WHAT THE EXERCISE ASKS -
Locate each line of the material that contains "metres", then return it.

---------- ENTRIES ----------

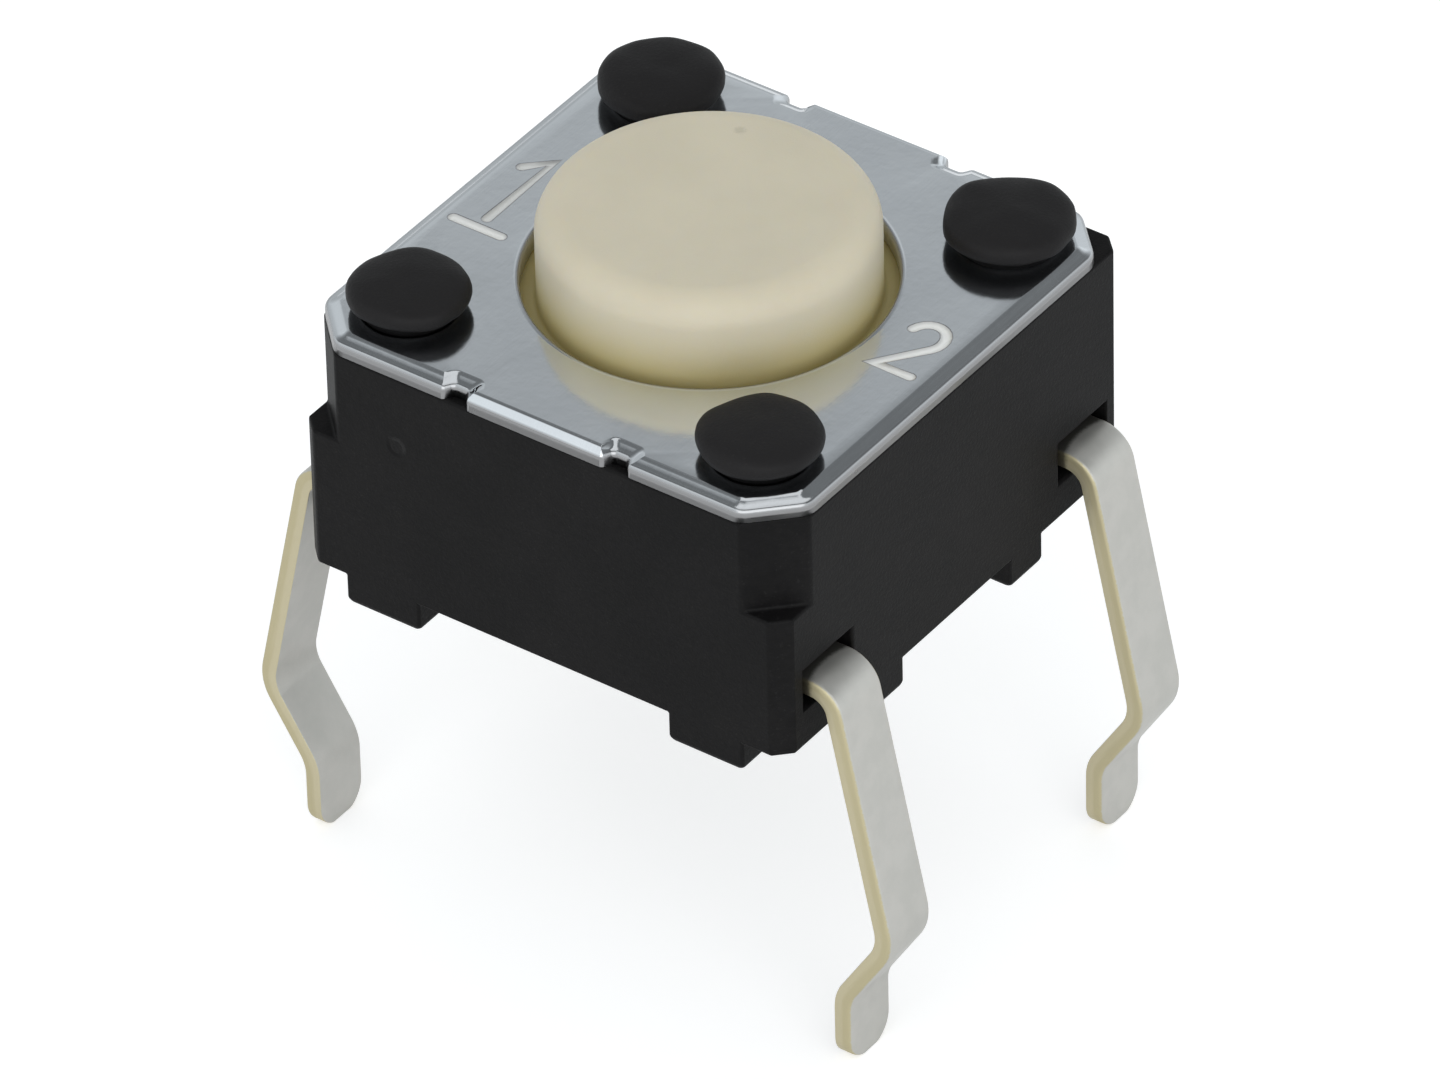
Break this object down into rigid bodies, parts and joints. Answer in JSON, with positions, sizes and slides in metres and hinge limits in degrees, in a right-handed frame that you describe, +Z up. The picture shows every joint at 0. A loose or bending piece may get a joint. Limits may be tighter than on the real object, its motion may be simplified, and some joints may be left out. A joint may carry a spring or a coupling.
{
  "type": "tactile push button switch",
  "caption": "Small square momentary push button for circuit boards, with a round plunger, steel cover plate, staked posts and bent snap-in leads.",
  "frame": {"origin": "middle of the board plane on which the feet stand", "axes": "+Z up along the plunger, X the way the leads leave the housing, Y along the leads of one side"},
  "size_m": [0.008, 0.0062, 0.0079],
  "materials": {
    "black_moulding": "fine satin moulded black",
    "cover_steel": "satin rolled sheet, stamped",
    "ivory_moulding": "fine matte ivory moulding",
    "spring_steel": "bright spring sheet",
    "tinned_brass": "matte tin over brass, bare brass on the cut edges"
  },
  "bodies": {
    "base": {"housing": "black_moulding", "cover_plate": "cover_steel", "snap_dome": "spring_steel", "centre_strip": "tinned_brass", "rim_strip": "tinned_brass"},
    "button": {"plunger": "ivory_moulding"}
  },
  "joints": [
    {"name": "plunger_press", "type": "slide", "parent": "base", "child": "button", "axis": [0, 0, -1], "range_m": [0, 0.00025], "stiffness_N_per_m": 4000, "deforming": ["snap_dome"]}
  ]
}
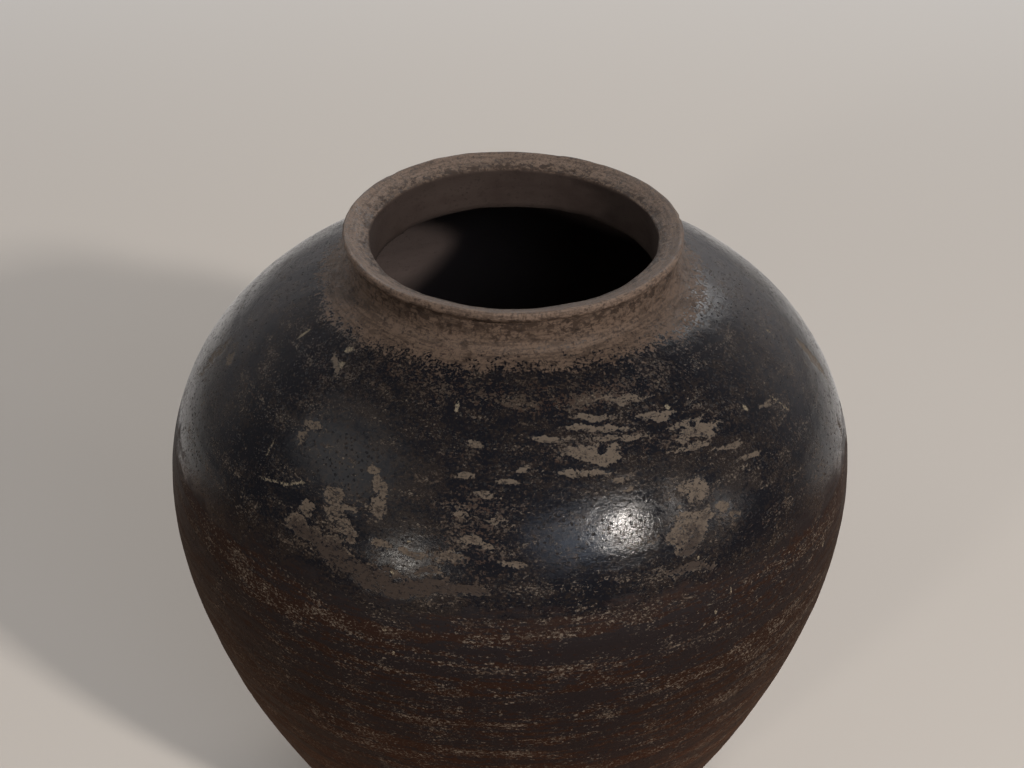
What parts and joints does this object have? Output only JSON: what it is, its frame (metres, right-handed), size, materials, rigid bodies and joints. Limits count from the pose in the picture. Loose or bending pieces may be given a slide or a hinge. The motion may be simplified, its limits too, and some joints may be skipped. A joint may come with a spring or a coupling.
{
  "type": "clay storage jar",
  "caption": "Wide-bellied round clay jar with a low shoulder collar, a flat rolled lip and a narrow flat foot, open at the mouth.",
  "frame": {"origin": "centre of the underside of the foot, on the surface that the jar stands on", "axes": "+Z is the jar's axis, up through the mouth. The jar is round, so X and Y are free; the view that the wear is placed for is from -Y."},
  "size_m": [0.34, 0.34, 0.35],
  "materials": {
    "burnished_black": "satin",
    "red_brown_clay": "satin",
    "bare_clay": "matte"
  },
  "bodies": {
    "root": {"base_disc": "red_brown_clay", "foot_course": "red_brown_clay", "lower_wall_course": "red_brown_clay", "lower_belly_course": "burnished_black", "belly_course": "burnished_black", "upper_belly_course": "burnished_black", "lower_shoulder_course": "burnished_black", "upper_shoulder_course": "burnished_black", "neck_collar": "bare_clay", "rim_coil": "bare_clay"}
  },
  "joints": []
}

----------

RESPONSE BELOW -
Break this object down into rigid bodies, parts and joints. Answer in JSON, with positions, sizes and slides in metres and hinge limits in degrees, in a right-handed frame that you describe, +Z up. The picture shows every joint at 0. A loose or bending piece may get a joint. Limits may be tighter than on the real object, its motion may be simplified, and some joints may be left out. A joint may carry a spring or a coupling.
What parts and joints does this object have? Output only JSON: what it is, its frame (metres, right-handed), size, materials, rigid bodies and joints. Limits count from the pose in the picture. Loose or bending pieces may be given a slide or a hinge. The motion may be simplified, its limits too, and some joints may be skipped. A joint may come with a spring or a coupling.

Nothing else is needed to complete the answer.